One last point I'd like to mention involves psychopaths and their ability to not feel any emotion. I usually wonder if overall their satisfaction with life is higher, because even though their lack of inhibitions leads to excessive risk-taking behaviour, they don't go through prolonged periods of suffering, and the only cost is an increased risk of death. Some would argue that death is better than suffering, and I also think we could learn something about the mechanisms of emotions from them.
Here's another question related to the set of questions I have described above. This question also involves the intersection of Neuroscience, Developmental Psychology and Education.

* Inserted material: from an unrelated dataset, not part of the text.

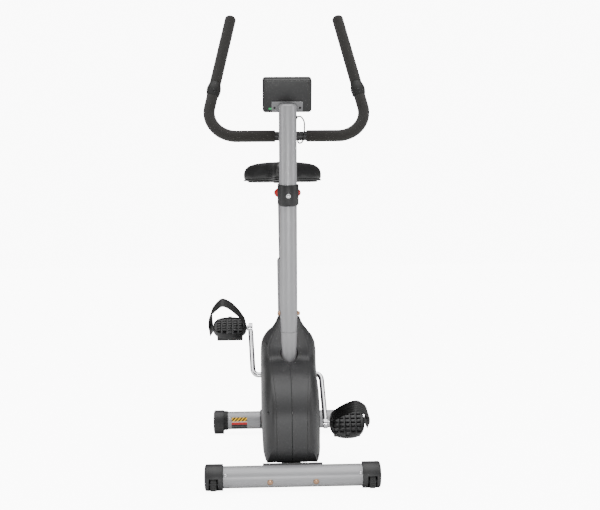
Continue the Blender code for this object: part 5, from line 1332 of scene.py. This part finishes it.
low = -CONSOLE[1] / 2
plate_z = -0.0015 - GAP
mesh = block("console_bracket_plate", (0.088, 0.030, 0.003),
             console_place @ Matrix.Translation((0, low + 0.018, plate_z)), 0.0008, 3)
plate = show("console_bracket_plate", mesh, bracket_grey, "frame", ["console_bracket"])
tab_place = console_place @ Matrix.Translation((0, low + 0.014, plate_z - 0.010))
carve(plate, loose(block("tab", (0.030, 0.030, 0.020), tab_place, 0.001)), operation="UNION")
holes = []
for x in (-BRACKET_SCREW_X, BRACKET_SCREW_X):
    at = console_place @ Vector((x, low + 0.015, plate_z))
    holes.append(loose(bar("hole", at - facing * 0.01, at + facing * 0.0008, 0.0036)))
cope = bar("cope", SEAM + UP_POST * 0.5, SEAM + UP_POST * (POST_LENGTH + 0.05), POST_R + GAP, 72)
carve(plate, loose(cope), *holes)
for x in (-BRACKET_SCREW_X, BRACKET_SCREW_X):
    at = console_place @ Vector((x, low + 0.015, plate_z - 0.0004))
    name = f"bracket_screw_{'left' if x < 0 else 'right'}"
    pan_screw(name, at, -facing, 0.0030, 0.0010, black_steel, "frame")


# ---- seat post and seat knob
# A chromed tube slides in a moulded bushing in the seat tube, and a red-headed pull pin locks
# it. The saddle bolts to a steel plate at its top.
SEAT_POST_R = 0.019
SEAT_POST_LENGTH = 0.385
SEAT_POST_INSERTION = 0.128
post_low = mouth - UP_SEAT * SEAT_POST_INSERTION
post_top = post_low + UP_SEAT * SEAT_POST_LENGTH
profile = [(0, SEAT_POST_R - 0.002), (0, SEAT_POST_R - 0.0005), (0.0005, SEAT_POST_R),
           (SEAT_POST_LENGTH - 0.007, SEAT_POST_R), (SEAT_POST_LENGTH - 0.007, SEAT_POST_R - 0.002)]
show("seat_post_tube", turned("seat_post_tube", profile, post_low, UP_SEAT, 80, loop=True), chrome, "seat",
     ["seat_post"])
mesh = block("saddle_plate", (0.060, 0.110, 0.004), Matrix.Translation(post_top), 0.0008)
show("saddle_plate", mesh, black_steel, "seat")
profile = [(0.0060, SEAT_POST_R + 0.0006), (0.0060, POST_R - 0.0026), (0.0050, POST_R - 0.0013),
           (0.0036, POST_R - 0.001), (GAP, POST_R - 0.001), (GAP, 0.0225), (-0.030, 0.0225),
           (-0.030, SEAT_POST_R + 0.0006)]
show("seat_bushing_moulding", turned("seat_bushing_moulding", profile, mouth, UP_SEAT, 80, loop=True),
     collar_plastic, "frame", ["seat_bushing"])
profile = [(0.0340, 0), (0.0340, 0.0110), (0.0334, 0.0134), (0.0318, 0.0152), (0.0300, 0.0160),
           (0.0180, 0.0160),
           (0.0158, 0.0154), (0.0130, 0.0118), (0.0112, 0.0100), (0.0010, 0.0100), (0.0010, 0.0055),
           (-0.0048, 0.0055), (-0.0048, 0)]
mesh = turned("seat_pull_knob", profile, knob_place, BACK_OF_SEAT, 96, ribs=18, rib_depth=0.0008)
show("seat_pull_knob", mesh, red_plastic, "seat_knob", ["seat_knob"], 40)


# ---- saddle
# A padded saddle: foam under stretched black vinyl, swollen in a cloth simulation, on a moulded
# base. A welt runs round its lower edge where the cover is stapled under.
SADDLE_WIDTH = 0.262
SADDLE_LENGTH = 0.270
NOSE_WIDTH = 0.072
SWELL_LIMIT = 0.0035       # how far the simulation may move the cover
VOXEL = 0.0045
CLOTH_STEPS = 20
STAPLED_HEIGHT = 0.004     # the part of the cover that is held fast
WELT_R = 0.0021
BASE_THICKNESS = 0.003     # of its rim; the cover hangs down round it


def saddle_outline(steps):
    """The saddle's plan view as a closed curve, nose to the front."""
    nose, wide, back_end = NOSE_WIDTH / 2, SADDLE_WIDTH / 2, SADDLE_LENGTH / 2
    half_plan = [(0, -back_end), (nose * 0.70, -back_end + 0.006), (nose, -back_end + 0.030),
                 (nose * 1.08, -0.060),
                 (nose * 1.45, -0.020), (wide * 0.78, 0.030), (wide * 0.98, 0.075), (wide * 0.93, 0.112),
                 (wide * 0.60, back_end - 0.004), (0, back_end - 0.012)]
    full = half_plan + [(-x, y) for x, y in reversed(half_plan[1:-1])]
    return smooth_curve([(x, y, 0) for x, y in full], steps, closed=True)


def soft_vinyl():
    """Upholstery vinyl: a leather grain of 1.6 mm pebbles, satin, with a soft second gloss."""
    made, tree, shader = finish_named("soft_vinyl", "#0D0D0E", 0.36, IOR=1.5)
    place = put(tree, "ShaderNodeTexCoord")
    pebbles = put(tree, "ShaderNodeTexVoronoi", {"Scale": 1 / 0.0016, "feature": "SMOOTH_F1"},
                  {"Vector": place.outputs["Object"]})
    creases = put(tree, "ShaderNodeTexNoise", {"Scale": 1 / 0.02, "Detail": 3.0},
                  {"Vector": place.outputs["Object"]})
    gloss = put(tree, "ShaderNodeMapRange", {"To Min": 0.28, "To Max": 0.44}, {"Value": creases.outputs[0]})
    tree.links.new(gloss.outputs["Result"], shader.inputs["Roughness"])
    grain = put(tree, "ShaderNodeBump", {"Strength": 0.35, "Distance": 0.0002},
                {"Height": pebbles.outputs["Distance"]})
    soft = put(tree, "ShaderNodeBump", {"Strength": 0.25, "Distance": 0.0008},
               {"Height": creases.outputs[0], "Normal": grain.outputs["Normal"]})
    tree.links.new(soft.outputs["Normal"], shader.inputs["Normal"])
    return made


base_z = post_top.z + 0.002 + GAP
saddle_y = post_top.y + 0.010
plan = saddle_outline(6)
rings = []
for share, height in ((0.86, 0), (0.88, 0.0008), (0.88, 0.0024), (0.87, BASE_THICKNESS)):
    rings.append([Vector((spot.x * share, saddle_y + spot.y * (share + 0.02), base_z + height))
                  for spot in plan])
show("saddle_pan", loft("saddle_pan", rings), cap_plastic, "seat", ["saddle_base"])

cushion_from = base_z + BASE_THICKNESS + GAP
rings = []
for share, height in ((0.89, 0.0), (0.945, 0.003), (0.975, 0.010), (0.982, 0.020), (0.972, 0.031),
                      (0.93, 0.042), (0.84, 0.0505), (0.70, 0.0555), (0.52, 0.0575), (0.30, 0.0570),
                      (0.12, 0.0565)):
    ring = []
    for spot in plan:
        dip = 0.006 * eased(0.10, 0, abs(spot.x * share) * 3) * eased(-0.04, 0.06, spot.y)
        dip *= 1 if height > 0.03 else 0
        ring.append(Vector((spot.x * share, saddle_y + spot.y * share, cushion_from + height - dip)))
    rings.append(ring)
cushion = show("saddle_cover", loft("saddle_cover", rings), soft_vinyl(), None)
remesh = cushion.modifiers.new("even", "REMESH")
remesh.mode = "VOXEL"
remesh.voxel_size = VOXEL
settle(cushion)
rest = [spot.co.copy() for spot in cushion.data.vertices]
cloth = cushion.modifiers.new("swell", "CLOTH")
cloth.settings.quality = 6
cloth.settings.mass = 0.3
cloth.settings.tension_stiffness = 18
cloth.settings.compression_stiffness = 18
cloth.settings.bending_stiffness = 3
cloth.settings.use_pressure = True
cloth.settings.uniform_pressure_force = 4
cloth.settings.effector_weights.gravity = 0
held = cushion.vertex_groups.new(name="stapled")
held.add([index for index, spot in enumerate(rest) if spot.z < cushion_from + STAPLED_HEIGHT], 1.0,
         "REPLACE")
cloth.settings.vertex_group_mass = "stapled"
for step in range(1, CLOTH_STEPS + 1):
    bpy.context.scene.frame_set(step)
settle(cushion)
for spot, before in zip(cushion.data.vertices, rest):
    move = spot.co - before
    if move.length > SWELL_LIMIT:
        spot.co = before + move.normalized() * SWELL_LIMIT
    spot.co.z = max(spot.co.z, cushion_from)
bpy.context.scene.frame_set(1)
relax = cushion.modifiers.new("relax", "SMOOTH")
relax.iterations = 6
relax.factor = 0.5
finer = cushion.modifiers.new("finer", "SUBSURF")
finer.levels = 1
settle(cushion)
cushion.vertex_groups.clear()
cushion.data.set_sharp_from_angle(angle=math.radians(80))
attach(cushion, "seat")
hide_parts("saddle_cushion")
welt = [Vector((spot.x * 0.965, saddle_y + spot.y * 0.968, cushion_from + 0.0035)) for spot in plan]
welt_rings = []
for index, spot in enumerate(welt):
    tangent = (welt[(index + 1) % len(welt)] - welt[index - 1]).normalized()
    out = Vector((-tangent.y, tangent.x, 0))
    rise = Vector((0, 0, WELT_R))
    turns = [math.pi * step / 6 for step in range(12)]
    welt_rings.append([spot + out * WELT_R * math.cos(turn) + rise * math.sin(turn) for turn in turns])
show("saddle_welt", loft("saddle_welt", welt_rings, loop=True), cap_plastic, "seat")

Suppose that by using the scientific method gain a very clear understanding of everything there is to know about the world; I am able to use my scientific lens to examine every event objectively in terms of the processes that led to it, and have complete knowledge of the complete chain of cause and effect. How would this change my perception of the world, and would it differ at all on how I view the events from those of others who are not trained in such a way? Take the example of the new year celebrations I discussed above- would I feel less emotional affect or enthusiasm and intuitive gratification or sense of joy from the fact that the Earth just completed a revolution and we have arrived at a new stage according to how we have compartmentalized time and everyone around me seems to be so happy? Or would I just have the scientific and philosophical knowledge and understand it at a conscious level but feel the same joy as someone completely ignorant of any such thing would?
Suppose there's a physicist who's been learning and teaching Physics and Mathematics for such a long time, subjects that have been repeatedly shown to shape your thought processes in a way to be able to scrutinize each and every detail of any event in detail and from multiple perspectives, and attempt to mathematically capture that which has eluded humans for such a long time and use your creativity to make new discoveries. Would his training in physics and mathematics change his brain's way of thinking and perceiving the world in any significant way? If so, how? And how would it be different from before he started training in physics? As far as I know, physics attempts to study the fundamental nature of reality itself, to the extent that our current mathematical and computational tools allow us to study the universe as objectively as possible, and if I'm not mistaken, it forces you to think in terms of probabilities rather than absolutes, because humans by default have a simplistic way of thinking about everything that doesn't require much cognitive effort, but by the nature of your discipline you must have been required to break out of all human bias to the best of your abilities and try to comprehend the world in as accurate a way as it's possible. Would that affect him in his everyday life and how you view the world?
Or are the intuitions and the irrational part of my brain so deeply ingrained into my human nature that I would never be able to get completely rid of it? Do you think with adequate training in the right way anyone can learn to not just shape their thinking skills and conscious thought processes, but their very intuitions at a deeper level similar to those who seem to be naturally gifted at it from the start? And what about younger children, can they do it more easily than adults because of their neuroplasticity?
I'd like to know any comments you are interested in sharing.